_What to do_
Copy every line of the material below word for word.
··· Material
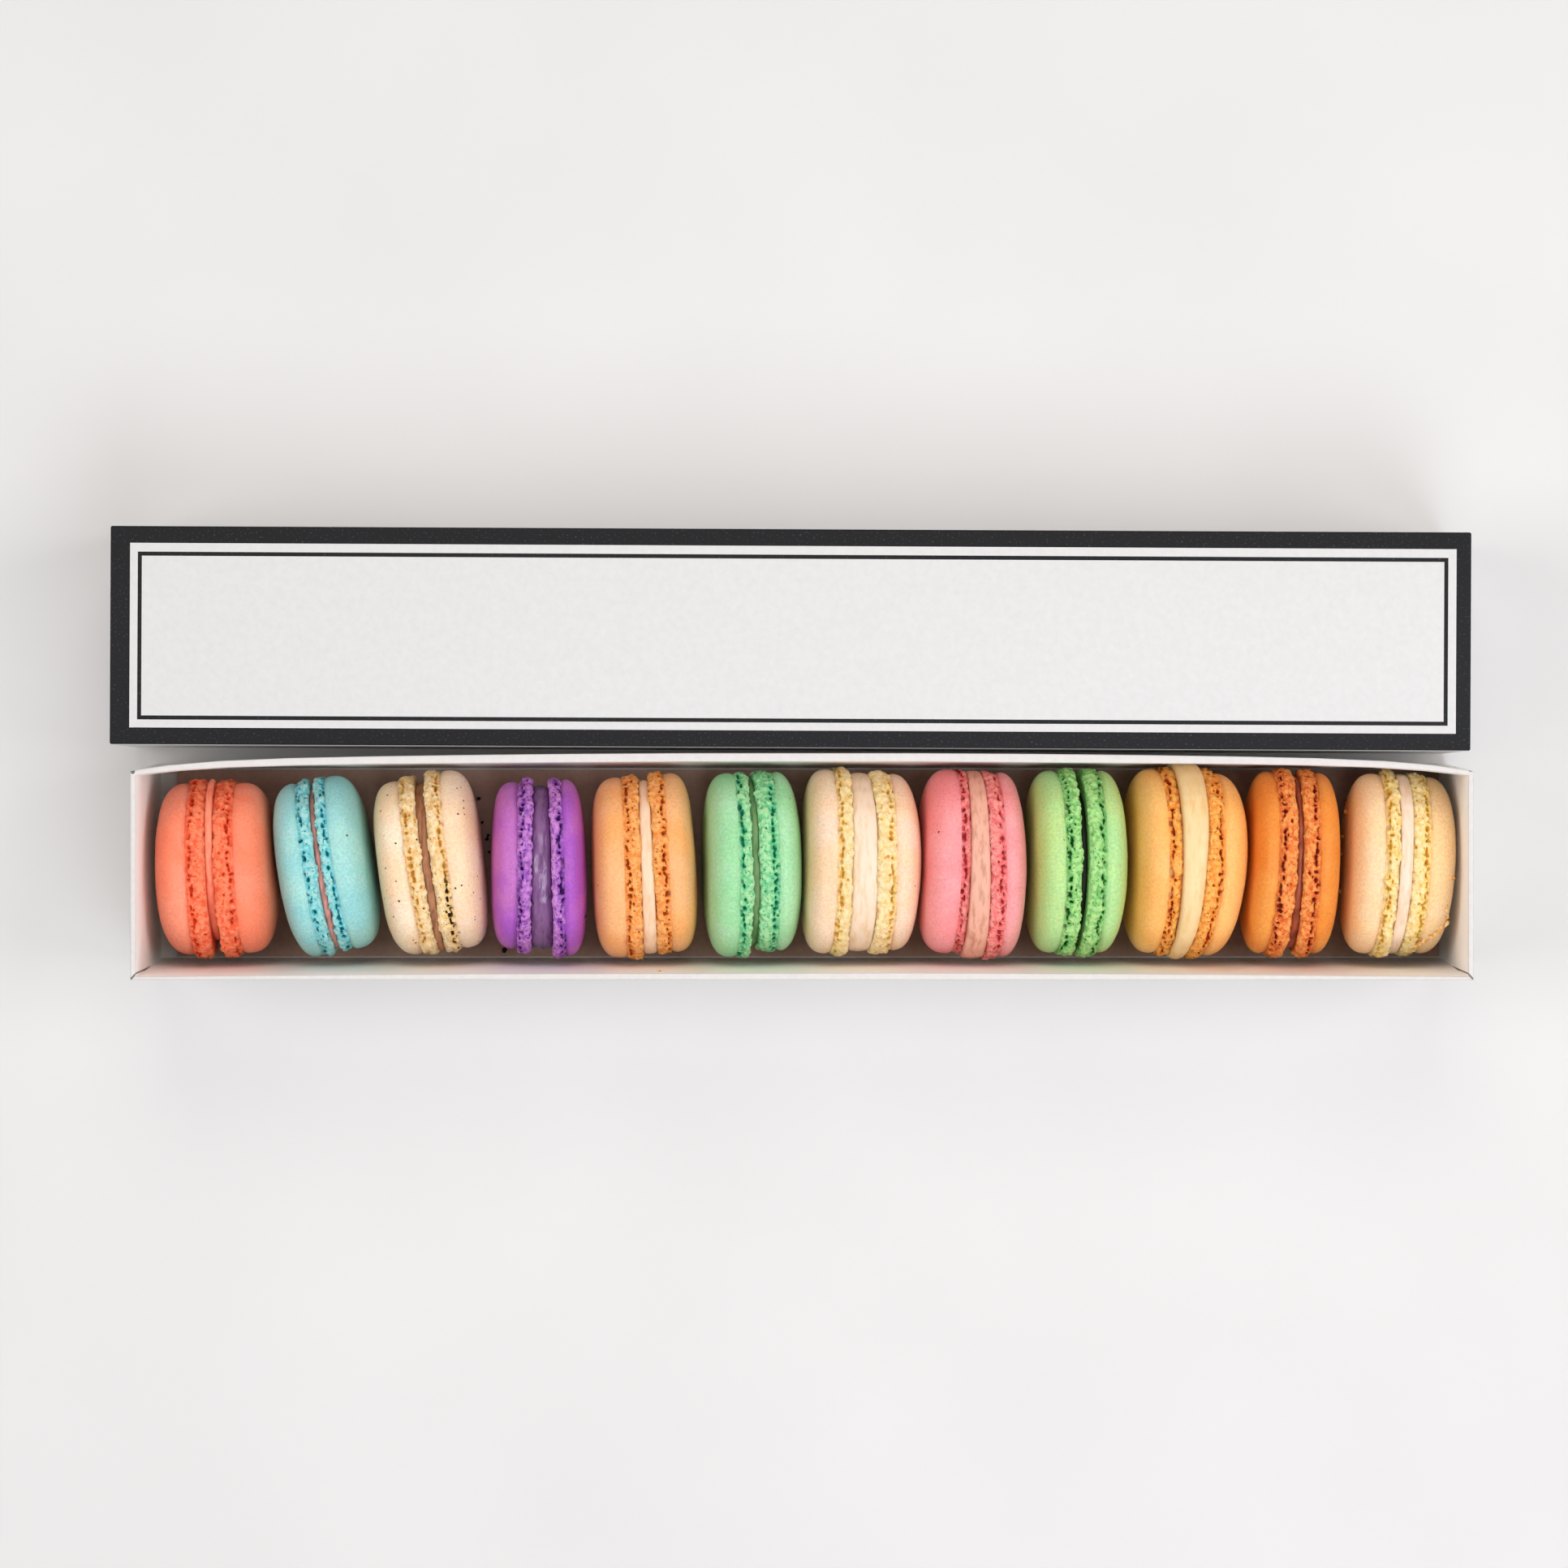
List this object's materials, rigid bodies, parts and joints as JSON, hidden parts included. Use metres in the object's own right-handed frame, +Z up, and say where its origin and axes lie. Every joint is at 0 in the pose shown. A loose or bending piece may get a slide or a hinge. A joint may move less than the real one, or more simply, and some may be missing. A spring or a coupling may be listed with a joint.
{
  "type": "box of macarons",
  "caption": "Row of coloured sandwich macarons on edge in a long open paperboard tray, with its bordered lift-off lid lying behind it.",
  "frame": {"origin": "on the table, under the middle of the group of tray and lid", "axes": "+X along the box, from the coral macaron to the peach one; +Y across, from the tray towards the lid behind it; +Z up"},
  "size_m": [0.31, 0.1034, 0.05],
  "materials": {
    "tray_board": "matt white paperboard, double walls rolled over at the rim",
    "base_card": "matt warm white card",
    "lid_board": "satin coated paperboard, charcoal border with a thin inner line, plain pale field",
    "shell_coral": "matt baked almond meringue, smooth dome and porous ruffled foot",
    "filling_coral": "satin cream filling",
    "shell_aqua": "matt baked almond meringue, smooth dome and porous ruffled foot",
    "filling_aqua": "satin cream filling",
    "shell_vanilla": "matt baked almond meringue, smooth dome and porous ruffled foot",
    "filling_vanilla": "satin cream filling",
    "shell_violet": "matt baked almond meringue, smooth dome and porous ruffled foot",
    "filling_violet": "satin cream filling",
    "shell_apricot": "matt baked almond meringue, smooth dome and porous ruffled foot",
    "filling_apricot": "satin cream filling",
    "shell_mint": "matt baked almond meringue, smooth dome and porous ruffled foot",
    "filling_mint": "satin cream filling",
    "shell_cream": "matt baked almond meringue, smooth dome and porous ruffled foot",
    "filling_cream": "satin cream filling",
    "shell_rose": "matt baked almond meringue, smooth dome and porous ruffled foot",
    "filling_rose": "satin cream filling",
    "shell_pistachio": "matt baked almond meringue, smooth dome and porous ruffled foot",
    "filling_pistachio": "satin cream filling",
    "shell_golden": "matt baked almond meringue, smooth dome and porous ruffled foot",
    "filling_golden": "satin cream filling",
    "shell_orange": "matt baked almond meringue, smooth dome and porous ruffled foot",
    "filling_orange": "satin cream filling",
    "shell_peach": "matt baked almond meringue, smooth dome and porous ruffled foot",
    "filling_peach": "satin cream filling"
  },
  "bodies": {
    "root": {"tray": "tray_board", "base_card": "base_card", "lid": "lid_board", "macaron_01_left_shell": "shell_coral", "macaron_01_right_shell": "shell_coral", "macaron_01_filling": "filling_coral", "macaron_02_left_shell": "shell_aqua", "macaron_02_right_shell": "shell_aqua", "macaron_02_filling": "filling_aqua", "macaron_03_left_shell": "shell_vanilla", "macaron_03_right_shell": "shell_vanilla", "macaron_03_filling": "filling_vanilla", "macaron_04_left_shell": "shell_violet", "macaron_04_right_shell": "shell_violet", "macaron_04_filling": "filling_violet", "macaron_05_left_shell": "shell_apricot", "macaron_05_right_shell": "shell_apricot", "macaron_05_filling": "filling_apricot", "macaron_06_left_shell": "shell_mint", "macaron_06_right_shell": "shell_mint", "macaron_06_filling": "filling_mint", "macaron_07_left_shell": "shell_cream", "macaron_07_right_shell": "shell_cream", "macaron_07_filling": "filling_cream", "macaron_08_left_shell": "shell_rose", "macaron_08_right_shell": "shell_rose", "macaron_08_filling": "filling_rose", "macaron_09_left_shell": "shell_pistachio", "macaron_09_right_shell": "shell_pistachio", "macaron_09_filling": "filling_pistachio", "macaron_10_left_shell": "shell_golden", "macaron_10_right_shell": "shell_golden", "macaron_10_filling": "filling_golden", "macaron_11_left_shell": "shell_orange", "macaron_11_right_shell": "shell_orange", "macaron_11_filling": "filling_orange", "macaron_12_left_shell": "shell_peach", "macaron_12_right_shell": "shell_peach", "macaron_12_filling": "filling_peach"}
  },
  "joints": []
}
······
_Result for this exercise_
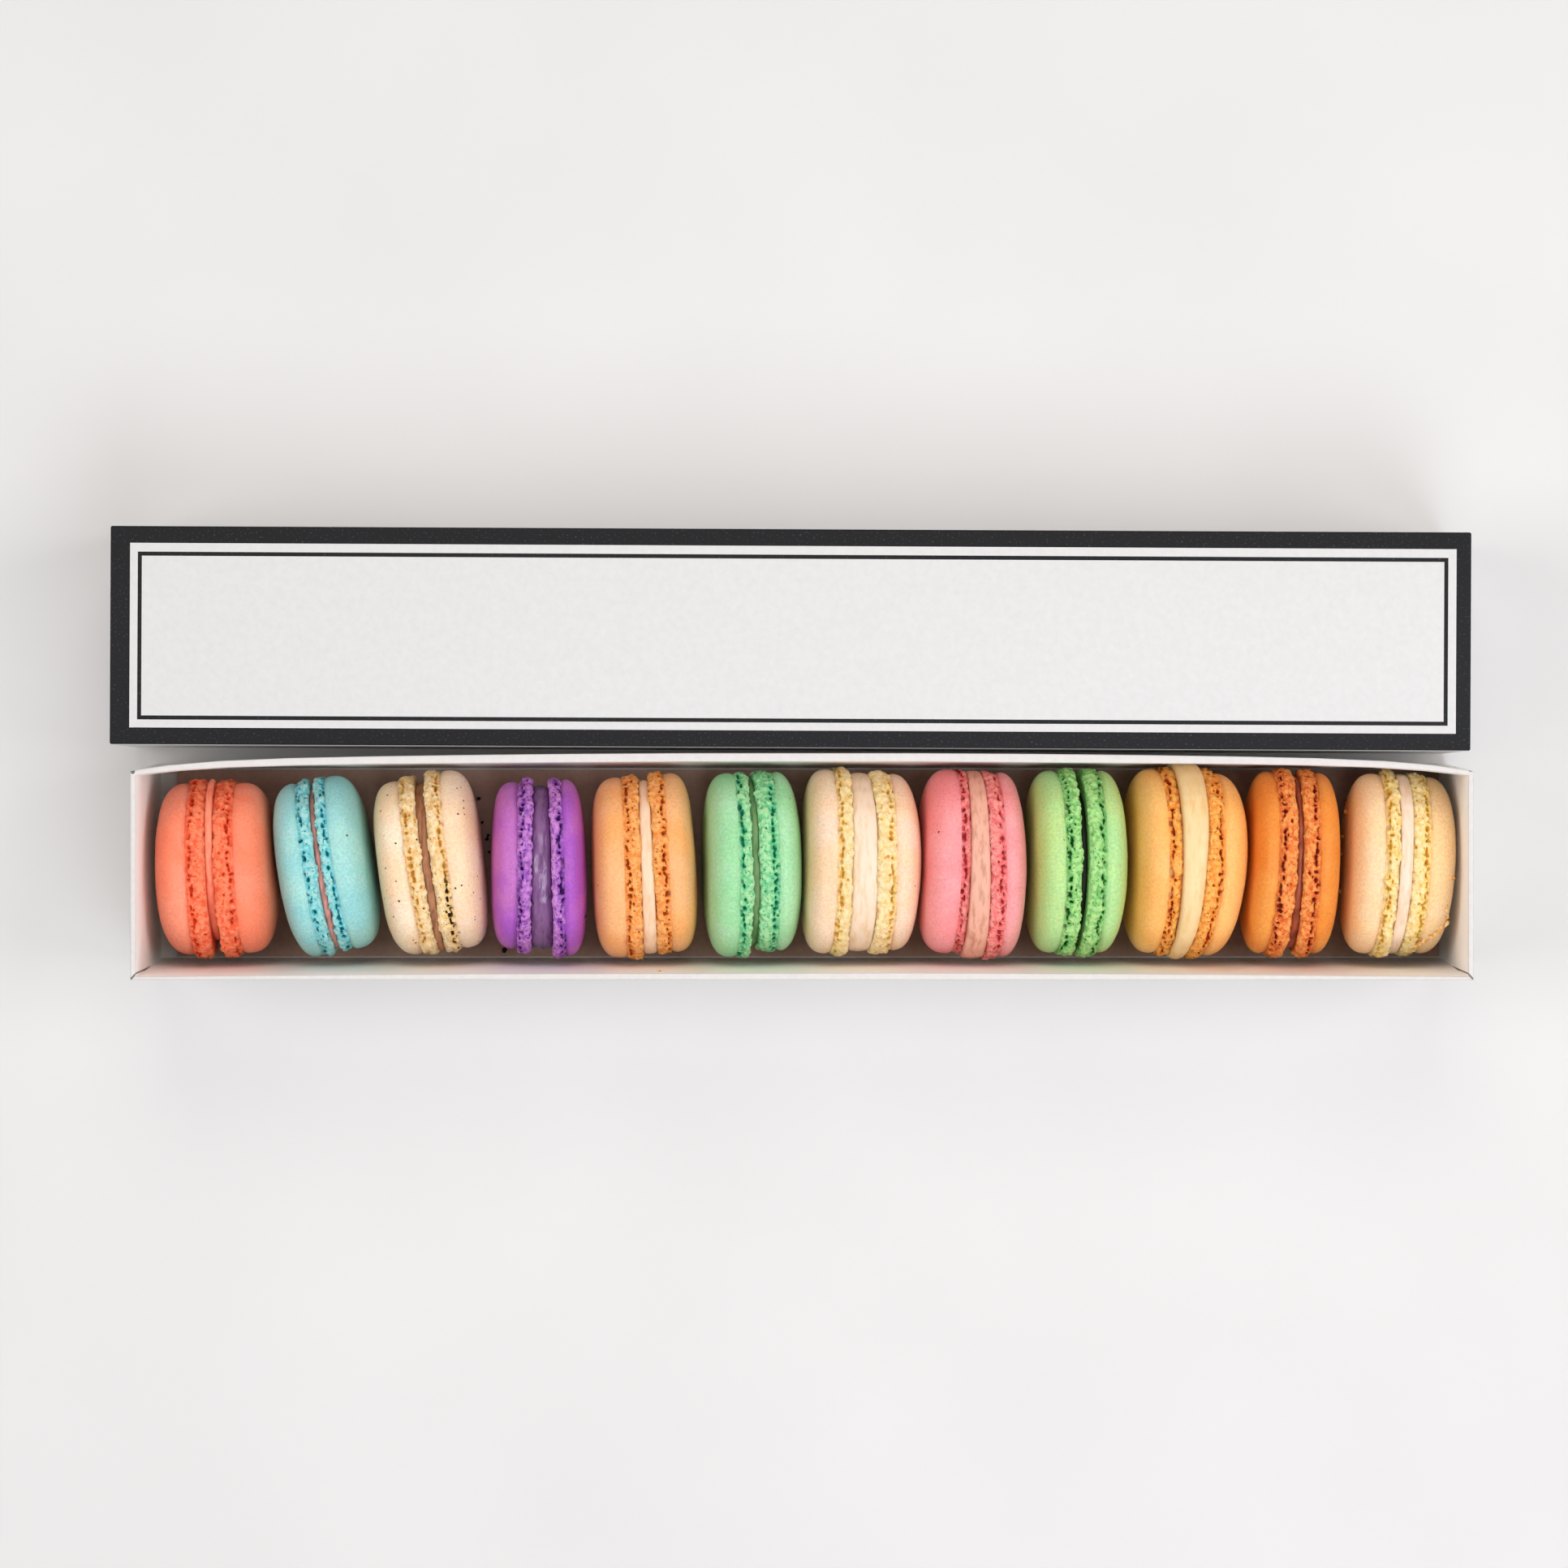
List this object's materials, rigid bodies, parts and joints as JSON, hidden parts included. Use metres in the object's own right-handed frame, +Z up, and say where its origin and axes lie. Every joint is at 0 in the pose shown. A loose or bending piece may get a slide or a hinge. A joint may move less than the real one, or more simply, and some may be missing. A spring or a coupling may be listed with a joint.
{
  "type": "box of macarons",
  "caption": "Row of coloured sandwich macarons on edge in a long open paperboard tray, with its bordered lift-off lid lying behind it.",
  "frame": {"origin": "on the table, under the middle of the group of tray and lid", "axes": "+X along the box, from the coral macaron to the peach one; +Y across, from the tray towards the lid behind it; +Z up"},
  "size_m": [0.31, 0.1034, 0.05],
  "materials": {
    "tray_board": "matt white paperboard, double walls rolled over at the rim",
    "base_card": "matt warm white card",
    "lid_board": "satin coated paperboard, charcoal border with a thin inner line, plain pale field",
    "shell_coral": "matt baked almond meringue, smooth dome and porous ruffled foot",
    "filling_coral": "satin cream filling",
    "shell_aqua": "matt baked almond meringue, smooth dome and porous ruffled foot",
    "filling_aqua": "satin cream filling",
    "shell_vanilla": "matt baked almond meringue, smooth dome and porous ruffled foot",
    "filling_vanilla": "satin cream filling",
    "shell_violet": "matt baked almond meringue, smooth dome and porous ruffled foot",
    "filling_violet": "satin cream filling",
    "shell_apricot": "matt baked almond meringue, smooth dome and porous ruffled foot",
    "filling_apricot": "satin cream filling",
    "shell_mint": "matt baked almond meringue, smooth dome and porous ruffled foot",
    "filling_mint": "satin cream filling",
    "shell_cream": "matt baked almond meringue, smooth dome and porous ruffled foot",
    "filling_cream": "satin cream filling",
    "shell_rose": "matt baked almond meringue, smooth dome and porous ruffled foot",
    "filling_rose": "satin cream filling",
    "shell_pistachio": "matt baked almond meringue, smooth dome and porous ruffled foot",
    "filling_pistachio": "satin cream filling",
    "shell_golden": "matt baked almond meringue, smooth dome and porous ruffled foot",
    "filling_golden": "satin cream filling",
    "shell_orange": "matt baked almond meringue, smooth dome and porous ruffled foot",
    "filling_orange": "satin cream filling",
    "shell_peach": "matt baked almond meringue, smooth dome and porous ruffled foot",
    "filling_peach": "satin cream filling"
  },
  "bodies": {
    "root": {"tray": "tray_board", "base_card": "base_card", "lid": "lid_board", "macaron_01_left_shell": "shell_coral", "macaron_01_right_shell": "shell_coral", "macaron_01_filling": "filling_coral", "macaron_02_left_shell": "shell_aqua", "macaron_02_right_shell": "shell_aqua", "macaron_02_filling": "filling_aqua", "macaron_03_left_shell": "shell_vanilla", "macaron_03_right_shell": "shell_vanilla", "macaron_03_filling": "filling_vanilla", "macaron_04_left_shell": "shell_violet", "macaron_04_right_shell": "shell_violet", "macaron_04_filling": "filling_violet", "macaron_05_left_shell": "shell_apricot", "macaron_05_right_shell": "shell_apricot", "macaron_05_filling": "filling_apricot", "macaron_06_left_shell": "shell_mint", "macaron_06_right_shell": "shell_mint", "macaron_06_filling": "filling_mint", "macaron_07_left_shell": "shell_cream", "macaron_07_right_shell": "shell_cream", "macaron_07_filling": "filling_cream", "macaron_08_left_shell": "shell_rose", "macaron_08_right_shell": "shell_rose", "macaron_08_filling": "filling_rose", "macaron_09_left_shell": "shell_pistachio", "macaron_09_right_shell": "shell_pistachio", "macaron_09_filling": "filling_pistachio", "macaron_10_left_shell": "shell_golden", "macaron_10_right_shell": "shell_golden", "macaron_10_filling": "filling_golden", "macaron_11_left_shell": "shell_orange", "macaron_11_right_shell": "shell_orange", "macaron_11_filling": "filling_orange", "macaron_12_left_shell": "shell_peach", "macaron_12_right_shell": "shell_peach", "macaron_12_filling": "filling_peach"}
  },
  "joints": []
}